Information shown:
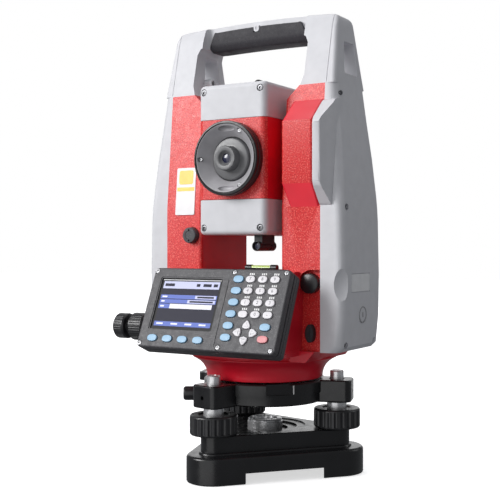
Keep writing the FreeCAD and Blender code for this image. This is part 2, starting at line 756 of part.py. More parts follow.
def telescope():
    z = "tilt_axis_height"
    low = z + " - scope_seam"
    corner = "6"
    plan = [("-scope_half", "-scope_front + " + corner), ("-scope_half + 3", "-scope_front"),
            ("scope_half - 3", "-scope_front"), ("scope_half", "-scope_front + " + corner),
            ("scope_half", "scope_front - " + corner), ("scope_half - 3", "scope_front"),
            ("-scope_half + 3", "scope_front"), ("-scope_half", "scope_front - " + corner)]
    middle = prism("scope_middle", "XY", plan, low, "scope_seam * 2")
    reach = "scope_half - 7"
    bores = [
        rod("scope_focus_recess", "y", "focus_neck + running_fit", "2.5", "0",
            "-scope_front", z),
        rod("scope_barrel_bore", "y", "barrel_radius + running_fit", "30", "0",
            "-scope_front", z),
        rod("scope_objective_bore", "y", "objective_radius - 5", "scope_front", "0", "2", z),
        rod("scope_left_bore", "x", "trunnion_radius", "8", "-scope_half - 1", "0", z),
        rod("scope_right_bore", "x", "trunnion_radius", "8", reach, "0", z),
    ]
    keep("telescope_body", cut("telescope_body_solid", middle, bores))
    caps = []
    for label, sign in (("top", "+"), ("bottom", "-")):
        rings = []
        for out, tall in (("0", "scope_seam"), ("0.3", "scope_tall - 4"), ("3.5", "scope_tall")):
            half = "scope_half - " + out
            deep = "scope_front - " + out
            ring = [("-(%s)" % half, "-(%s) + 6" % deep), ("-(%s) + 3" % half, "-(%s)" % deep),
                    (half + " - 3", "-(%s)" % deep), (half, "-(%s) + 6" % deep),
                    (half, deep + " - 6"), (half + " - 3", deep),
                    ("-(%s) + 3" % half, deep), ("-(%s)" % half, deep + " - 6")]
            rings.append(("%s %s (%s)" % (z, sign, tall), ring))
        caps.append(loft("scope_cap_" + label, rings))
    covers = group("telescope_cover_set", caps)

    ring = turned("focus_ring_solid", "XY", [
        ("focus_radius", "-scope_front - part_gap"), ("focus_radius", "-focus_front + 0.7"),
        ("focus_radius - 0.7", "-focus_front"), ("focus_neck + 2.2", "-focus_front"),
        ("eyepiece_boss + 0.6", "-focus_front + 11.4"), ("focus_neck", "-focus_front + 11.4"),
        ("focus_neck", "-scope_front - part_gap")], Vector(0, 1, 0))
    keep("focus_ring", place(ring, z=z))
    eye = turned("eyepiece_solid", "XY", [
        ("0", "-20"), ("barrel_radius", "-20"), ("barrel_radius", "-focus_front + 11.4"),
        ("eyepiece_boss", "-focus_front + 11.4"), ("eyepiece_boss - 1", "-focus_front + 7.6"),
        ("eyepiece_radius + 0.3", "-focus_front + 7.3"), ("eyepiece_radius", "-focus_front + 0.6"),
        ("eyepiece_radius - 0.6", "-focus_front"), ("5", "-focus_front"),
        ("3.4", "-focus_front + 2"), ("0", "-focus_front + 2")], Vector(0, 1, 0))
    keep("eyepiece", place(eye, z=z))
    cell = turned("objective_cell_solid", "XY", [
        ("objective_radius - 5", "12"), ("objective_radius - 5", "scope_front"),
        ("objective_radius", "scope_front"), ("objective_radius", "objective_rear - 1"),
        ("objective_radius - 1", "objective_rear"), ("objective_radius - 4", "objective_rear"),
        ("objective_radius - 5", "objective_rear - 4"), ("0", "objective_rear - 6"),
        ("0", "objective_rear - 12"), ("objective_radius - 8", "objective_rear - 14"),
        ("objective_radius - 8", "12")], Vector(0, 1, 0))
    keep("objective_cell", place(cell, z=z))
    stubs = []
    for label, start in (("left", "-yoke_outer - 3"), ("right", reach)):
        stub_long = "yoke_outer - scope_half + 10"
        stubs.append(rod("trunnion_" + label, "x", "trunnion_radius", stub_long, start, "0", z))
    keep("trunnion_shaft", group("trunnion_shaft_set", stubs))
    upper_foot = ("-sight_foot / 2", "3 - upper_sight_front", z + " + scope_tall - 7",
                  "sight_foot", "upper_sight_length - 8")
    lower_foot = ("lower_sight_side - sight_foot / 2", "3 - lower_sight_front",
                  z + " - lower_sight_drop + 2.1", "sight_foot", "lower_sight_length - 6",
                  "lower_sight_drop - scope_tall + 1.4")
    upper = fuse("upper_sight", [
        block("upper_sight_foot", *upper_foot, "7.5"),
        rod("upper_sight_tube", "y", "upper_sight_radius", "upper_sight_length", "0",
            "-upper_sight_front", z + " + scope_tall + upper_sight_radius + 0.2")])
    lower = fuse("lower_sight", [
        block("lower_sight_foot", *lower_foot),
        rod("lower_sight_tube", "y", "3.6", "lower_sight_length", "lower_sight_side",
            "-lower_sight_front", z + " - lower_sight_drop")])
    keep("sights", group("sight_set", [upper, lower]))
    rooms = [block("upper_sight_room", *upper_foot, "9"),
             block("lower_sight_room", *lower_foot)]
    screws = []
    for side_sign in ("-", ""):
        for up_sign in ("-", "+"):
            spot = (side_sign + "(scope_half - 5)", "-scope_front + 0.1",
                    "%s %s (scope_tall - 5.5)" % (z, up_sign))
            number = len(screws) + 1
            screws.append(rod("scope_screw_%d" % number, "y", "2.6", "3", *spot))
            rooms.append(rod("scope_screw_room_%d" % number, "y", "2.6", "3", *spot))
    keep("telescope_screws", group("telescope_screw_set", screws))
    keep("telescope_covers", cut("telescope_covers_solid", covers, rooms))


for make in (base_plate, centre_bush, tribrach_body, circular_level, foot_screws, lock_lever,
             yoke_frame, axis_spindle, side_covers, battery_pack, carry_handle, handle_grip,
             display_unit, plate_level, port_plugs, housing_screws, tangent_screws, telescope):
    make()
doc.recompute()

faults = []
for item in doc.Objects:
    if "Invalid" in item.State or "Error" in item.State:
        faults.append("%s: %s" % (item.Name, item.State))
for node, item in parts.items():
    if item.Shape.isNull() or not item.Shape.isValid() or not item.Shape.Solids:
        faults.append(node + ": no valid solid")
if faults:
    print("\n".join(faults))
    sys.exit(1)

os.makedirs("parts", exist_ok=True)
for node, item in parts.items():
    item.Shape.exportStep("parts/%s.step" % node)
print("%d sub-parts" % len(parts))
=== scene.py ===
import json
import math

import bpy
from mathutils import Matrix, Vector

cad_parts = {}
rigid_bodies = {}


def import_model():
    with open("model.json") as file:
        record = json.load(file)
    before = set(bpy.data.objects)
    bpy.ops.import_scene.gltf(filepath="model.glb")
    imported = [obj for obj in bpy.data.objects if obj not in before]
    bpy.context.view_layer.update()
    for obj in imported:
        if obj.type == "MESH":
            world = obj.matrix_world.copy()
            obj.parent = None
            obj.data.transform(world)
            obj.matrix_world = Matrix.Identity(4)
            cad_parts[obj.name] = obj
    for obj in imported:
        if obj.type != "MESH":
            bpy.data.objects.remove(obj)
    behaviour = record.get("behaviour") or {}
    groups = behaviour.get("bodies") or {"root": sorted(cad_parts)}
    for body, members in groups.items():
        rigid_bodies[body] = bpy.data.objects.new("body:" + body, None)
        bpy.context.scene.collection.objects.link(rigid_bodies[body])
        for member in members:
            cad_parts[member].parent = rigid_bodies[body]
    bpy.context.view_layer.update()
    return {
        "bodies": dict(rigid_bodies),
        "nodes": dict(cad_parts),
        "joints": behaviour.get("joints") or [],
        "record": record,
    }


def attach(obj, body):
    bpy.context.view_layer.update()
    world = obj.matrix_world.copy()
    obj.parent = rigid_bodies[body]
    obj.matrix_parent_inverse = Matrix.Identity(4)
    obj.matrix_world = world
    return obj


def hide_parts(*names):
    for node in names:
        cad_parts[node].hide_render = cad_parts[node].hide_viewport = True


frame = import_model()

mm = 0.001
tiltHeight = 235.0
turnTo = {"x": (0, math.pi / 2, 0), "y": (-math.pi / 2, 0, 0), "z": (0, 0, 0)}
bpy.context.scene.view_settings.view_transform = "Standard"


# ways of working at the bench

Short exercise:
Give again only the lines from the one bearing "for item in" through the one bearing "for member in", exactly as they stand.

Reply:
for item in doc.Objects:
    if "Invalid" in item.State or "Error" in item.State:
        faults.append("%s: %s" % (item.Name, item.State))
for node, item in parts.items():
    if item.Shape.isNull() or not item.Shape.isValid() or not item.Shape.Solids:
        faults.append(node + ": no valid solid")
if faults:
    print("\n".join(faults))
    sys.exit(1)

os.makedirs("parts", exist_ok=True)
for node, item in parts.items():
    item.Shape.exportStep("parts/%s.step" % node)
print("%d sub-parts" % len(parts))
=== scene.py ===
import json
import math

import bpy
from mathutils import Matrix, Vector

cad_parts = {}
rigid_bodies = {}


def import_model():
    with open("model.json") as file:
        record = json.load(file)
    before = set(bpy.data.objects)
    bpy.ops.import_scene.gltf(filepath="model.glb")
    imported = [obj for obj in bpy.data.objects if obj not in before]
    bpy.context.view_layer.update()
    for obj in imported:
        if obj.type == "MESH":
            world = obj.matrix_world.copy()
            obj.parent = None
            obj.data.transform(world)
            obj.matrix_world = Matrix.Identity(4)
            cad_parts[obj.name] = obj
    for obj in imported:
        if obj.type != "MESH":
            bpy.data.objects.remove(obj)
    behaviour = record.get("behaviour") or {}
    groups = behaviour.get("bodies") or {"root": sorted(cad_parts)}
    for body, members in groups.items():
        rigid_bodies[body] = bpy.data.objects.new("body:" + body, None)
        bpy.context.scene.collection.objects.link(rigid_bodies[body])
        for member in members:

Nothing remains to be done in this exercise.